-------- DATA --------

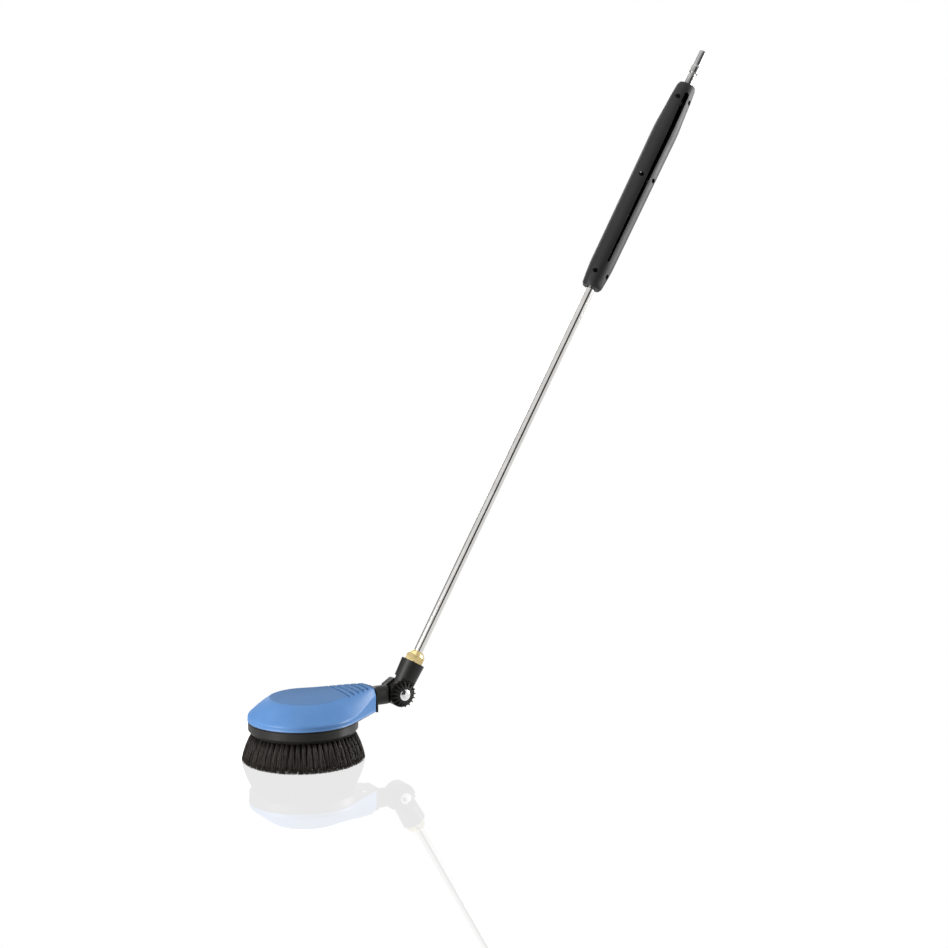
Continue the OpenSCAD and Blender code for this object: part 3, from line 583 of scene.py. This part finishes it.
# The tube: a rectangle with rounded corners, from inner to outer radius and from end to end, turned round the
# lance
def lanceTube():
    size = tubeSize
    start, end = lanceRange("lance_tube", size["outer"])
    corners = [(size["inner"], start), (size["outer"], start), (size["outer"], end), (size["inner"], end)]
    outline = filleted(corners, [size["edge"]] * 4) * mm
    return turned("lanceTube", lanceAxes, outline, "lance", ["lance_tube"])


# The plug: stem, waist groove, collar with sloped shoulders and a straight nose, all one outline of (radius,
# height above the tube's end) turned round the lance
def inletPlug():
    p = plugSize
    tubeTop = lanceRange("lance_tube", tubeSize["outer"])[1]
    corners = [(p["bore"], -p["reach"]), (p["insert"], -p["reach"]), (p["insert"], 0), (p["stem"], 0),
               (p["stem"], p["stemEnd"]), (p["neck"], p["neckFrom"]), (p["neck"], p["neckTo"]),
               (p["collar"], p["collarFrom"]), (p["collar"], p["collarTo"]), (p["nose"], p["noseFrom"]),
               (p["nose"], p["noseTo"]), (p["tip"], p["end"]), (p["bore"] + p["mouth"], p["end"]),
               (p["bore"], p["end"] - p["mouthDrop"])]
    outline = (filleted(corners, p["rounds"], 4) + np.array([0, tubeTop])) * mm
    return turned("inletPlug", lanceAxes, outline, "lance", ["plug_nipple"], smooth=50)


# The length of tube inside the grip is dull, and its colour is darkened with painted shade: its tone and gloss
# change where it enters
def shadedInGrip(finish):
    look = tubeSize["shadeInGrip"]
    gripStart = lanceRange("handle_front_shell", look["radius"])[0]
    start = (gripStart + look["inset"]) * mm + float(pivot @ lanceDir)
    along = finish.node("ShaderNodeVectorMath", {"operation": "DOT_PRODUCT"},
                        {0: finish.place(), 1: tuple(lanceDir)}, out="Value")
    inside = finish.band(along, start, start + look["length"] * mm)
    # Painted shade: inside the grip the tube's colour is mixed to near black
    finish.feed(Base_Color=finish.mix(inside, finish.fed("Base Color"), look["tone"]),
                Roughness=finish.fed("Roughness") + inside * look["dull"])


tubePiece, plugPiece = lanceTube(), inletPlug()
shadedInGrip(tubeSteel)
painted(tubeSteel, tubePiece)
painted(plugSteel, plugPiece)
print("lance made")


knob = {
    "teeth": 17, "root": 12.2, "tip": 19.1, "baseHalf": 1.75, "midHalf": 1.05, "mid": 15.5, "tipHalf": 0.5,
    "topHalf": 0.25, "tipRound": 0.5, "valley": 0.6, "hub": 10.6, "seat": 8.4, "bore": 4.3, "slope": 0.24,
    "seatHeight": 3.0, "backRim": 11.0, "frontRim": 11.4, "edge": 0.3, "faceEdge": 0.35, "hubOuter": 0.6,
    "hubInner": 1.1, "hubDrop": 0.1, "seatEdge": 0.4,
}


# Star knob: teeth as straight fins that narrow to the tip, and a front face that falls away as a cone from
# the hub: height = front - edge - slope (r - hub)
def starKnob():
    k = knob
    low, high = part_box("star_knob")
    back, front = -high.y / mm, -low.y / mm
    rising = np.array([k["baseHalf"], k["midHalf"], k["tipHalf"], k["topHalf"]])
    across = np.concatenate([-rising, rising[::-1]])
    climb = np.array([k["root"], k["mid"], k["tip"] - k["tipRound"], k["tip"]])
    reach = np.concatenate([climb, climb[::-1]])
    half = math.pi / k["teeth"]
    turnTo = np.append(np.arctan2(across, reach), half)
    radius = np.append(np.hypot(across, reach), k["root"] - k["valley"])
    turnTo = (turnTo[None] + 2 * half * np.arange(k["teeth"])[:, None]).ravel()
    radius = np.tile(radius, k["teeth"])

    def face(r):
        return front - k["faceEdge"] - k["slope"] * np.maximum(r - k["hub"], 0)

    edge, seatFloor = k["edge"], back + k["seatHeight"]
    rows = [(k["bore"], back), (k["backRim"], back), (radius - edge, back), (radius, back + edge),
            (radius, face(radius) - k["faceEdge"]), (radius - edge, face(radius)),
            (np.minimum(radius, k["frontRim"]), face(k["frontRim"])),
            (k["hub"] - k["hubOuter"], front - k["hubDrop"]), (k["hub"] - k["hubInner"], front),
            (k["seat"] + k["seatEdge"], front), (k["seat"], front - k["seatEdge"]),
            (k["seat"], seatFloor), (k["bore"], seatFloor)]
    cosine, sine = np.cos(turnTo) * mm, np.sin(turnTo) * mm
    points = np.array([placed(knobAxes, r * cosine, r * sine, height * mm) for r, height in rows])
    quads = gridQuads(len(rows), len(turnTo), True, True)
    return meshPiece("starKnob", points, quads, "knob", ["star_knob"], 30)


knobPiece = starKnob()
painted(blackPlastic, knobPiece)
print("knob made")


roundedParts = {
    "brushRing": ("brush_plate", "brush", "black_plastic", 0.9),
    "baseRim": ("housing_base", "head", "black_plastic", 0.35),
    "neckArm": ("neck", "head", "black_plastic", 1.0),
    "lanceArm": ("knuckle_arm", "lance", "black_plastic", 1.0),
    "brassNut": ("lance_nut", "lance", "brass", 0.4),
    "gripFront": ("handle_front_shell", "lance", "grip_plastic", 0.6),
    "gripRear": ("handle_rear_shell", "lance", "grip_plastic", 0.6),
}
finishOf = {
    "black_plastic": blackPlastic, "grip_plastic": gripPlastic, "inner_plastic": innerPlastic,
    "seal_rubber": sealRubber, "brass": brass, "steel": steel, "chrome": chrome, "plug_steel": plugSteel,
    "cover_plastic": coverPlastic, "bristles": hair,
}
for name, (node, body, slotName, width) in roundedParts.items():
    painted(finishOf[slotName], roundedNode(name, node, body, width * mm))
for part in frame["record"]["subparts"]:
    if not frame["nodes"][part["node"]].hide_render:
        painted(finishOf[part["material_slot"]], part["node"])
painted(darkScrew, "handle_screws")
print("nodes painted")


studio = {
    "floorHalf": 40.0, "shine": 0.2, "zoneMiddle": (-0.02, -0.34), "zoneHalf": (0.29, 0.56),
    "zoneEdge": (0.9, 1.5), "target": (0.3, 0.0, 0.45),
    "camera": {
        "at": (-1.0620, -2.3528, 0.7364), "look": (0.49343, 0.86102, -0.12319), "lens": 68.77,
        "sensor": 36.0, "near": 0.05, "far": 200.0,
    },
    "lights": {
        "left": {"at": (-2.4, -0.4, 0.8), "size": 1.3, "power": 76.0},
        "front": {"at": (-0.6, -3.4, 1.3), "size": 1.6, "power": 8.0},
        "right": {"at": (2.6, -0.7, 0.8), "size": 1.2, "power": 86.0},
        "top": {"at": (0.1, 0.2, 3.0), "size": 2.4, "power": 14.0},
        "back": {"at": (0.6, 2.8, 1.4), "size": 1.8, "power": 24.0},
    },
    "cards": {
        "frontCard": {"middle": (0.15, -2.45, 1.05), "width": 2.0, "length": 4.2, "lean": True},
        "backCard": {"middle": (-0.75, 2.5, 1.2), "width": 1.9, "length": 2.4, "lean": False},
    },
}


# A flat rectangle: middle +- half the width along one direction +- half the length along another
def flatSheet(name, middle, wide, long):
    middle, wide, long = np.array(middle, float), np.array(wide, float), np.array(long, float)
    signs = np.array([[-1, -1], [1, -1], [1, 1], [-1, 1]], float)
    corners = middle + signs[:, :1] * wide + signs[:, 1:] * long
    mesh = bpy.data.meshes.new(name)
    mesh.from_pydata(corners.tolist(), [], [(0, 1, 2, 3)])
    sheet = bpy.data.objects.new(name, mesh)
    bpy.context.scene.collection.objects.link(sheet)
    return sheet


# A floor that glows evenly, with a faint mirror in an oval round the foot of the object, where
# ((x - middleX) / halfX)^2 + ((y - middleY) / halfY)^2 is below one
def studioFloor():
    half = studio["floorHalf"]
    floor = flatSheet("floor", (0, 0, 0), (half, 0, 0), (0, half, 0))
    floor.visible_diffuse = False
    paint = Finish("paleFloor")
    glow = paint.node("ShaderNodeEmission", {}, {"Color": (1, 1, 1, 1), "Strength": 1.0})
    gloss = paint.node("ShaderNodeBsdfAnisotropic", {}, {"Color": (1, 1, 1, 1), "Roughness": 0.02})
    x, y = paint.split(2)
    (middleX, middleY), (halfX, halfY) = studio["zoneMiddle"], studio["zoneHalf"]
    away = (x - middleX) ** 2.0 * (1 / halfX ** 2) + (y - middleY) ** 2.0 * (1 / halfY ** 2)
    share = paint.band(away, *studio["zoneEdge"], studio["shine"], 0.0)
    mixed = paint.node("ShaderNodeMixShader", {}, {0: share, 1: glow, 2: gloss})
    paint.tree.links.new(mixed.socket, paint.tree.nodes["Material Output"].inputs["Surface"])
    floor.data.materials.append(paint.material)


# Dark cards that only reflections see: they draw the stripes down the polished tube
def studioCards():
    paint = Finish("cardBlack", Base_Color=(0.02, 0.02, 0.02, 1), Roughness=0.9)
    upright = (np.array([1.0, 0, 0]), np.array([0, 0, 1.0]))
    for name, card in studio["cards"].items():
        wide, long = (lanceAcross, lanceDir) if card["lean"] else upright
        sheet = flatSheet(name, card["middle"], wide * card["width"] / 2, long * card["length"] / 2)
        sheet.visible_camera = sheet.visible_diffuse = sheet.visible_shadow = False
        sheet.data.materials.append(paint.material)


# An even white world that lights only reflections, and five round lamps that face the middle of the object
def studioLights():
    world = bpy.data.worlds.new("studio")
    bpy.context.scene.world = world
    world.use_nodes = True
    background = world.node_tree.nodes["Background"]
    background.inputs["Color"].default_value = (1, 1, 1, 1)
    background.inputs["Strength"].default_value = 1.0
    world.cycles_visibility.diffuse = False
    for name, light in studio["lights"].items():
        data = bpy.data.lights.new(name, "AREA")
        data.shape, data.size, data.energy = "DISK", light["size"], light["power"]
        lamp = bpy.data.objects.new(name, data)
        lamp.location = light["at"]
        lamp.visible_camera = False
        aim = Vector(studio["target"]) - Vector(light["at"])
        lamp.rotation_euler = aim.to_track_quat("-Z", "Y").to_euler()
        bpy.context.scene.collection.objects.link(lamp)


def studioCamera():
    view = studio["camera"]
    data = bpy.data.cameras.new("camera")
    data.sensor_width, data.lens = view["sensor"], view["lens"]
    data.clip_start, data.clip_end = view["near"], view["far"]
    camera = bpy.data.objects.new("camera", data)
    camera.location = view["at"]
    camera.rotation_euler = Vector(view["look"]).to_track_quat("-Z", "Y").to_euler()
    bpy.context.scene.collection.objects.link(camera)
    bpy.context.scene.camera = camera


studioFloor()
studioCards()
studioLights()
studioCamera()
bpy.context.scene.view_settings.view_transform = "Standard"
bpy.context.scene.view_settings.look = "None"
print("studio made")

--------

Among the lines of the material, find those that hold the word "scene" and copy them.

CORRECT RESULT:
Continue the OpenSCAD and Blender code for this object: part 3, from line 583 of scene.py. This part finishes it.
    bpy.context.scene.collection.objects.link(sheet)
    bpy.context.scene.world = world
        bpy.context.scene.collection.objects.link(lamp)
    bpy.context.scene.collection.objects.link(camera)
    bpy.context.scene.camera = camera
bpy.context.scene.view_settings.view_transform = "Standard"
bpy.context.scene.view_settings.look = "None"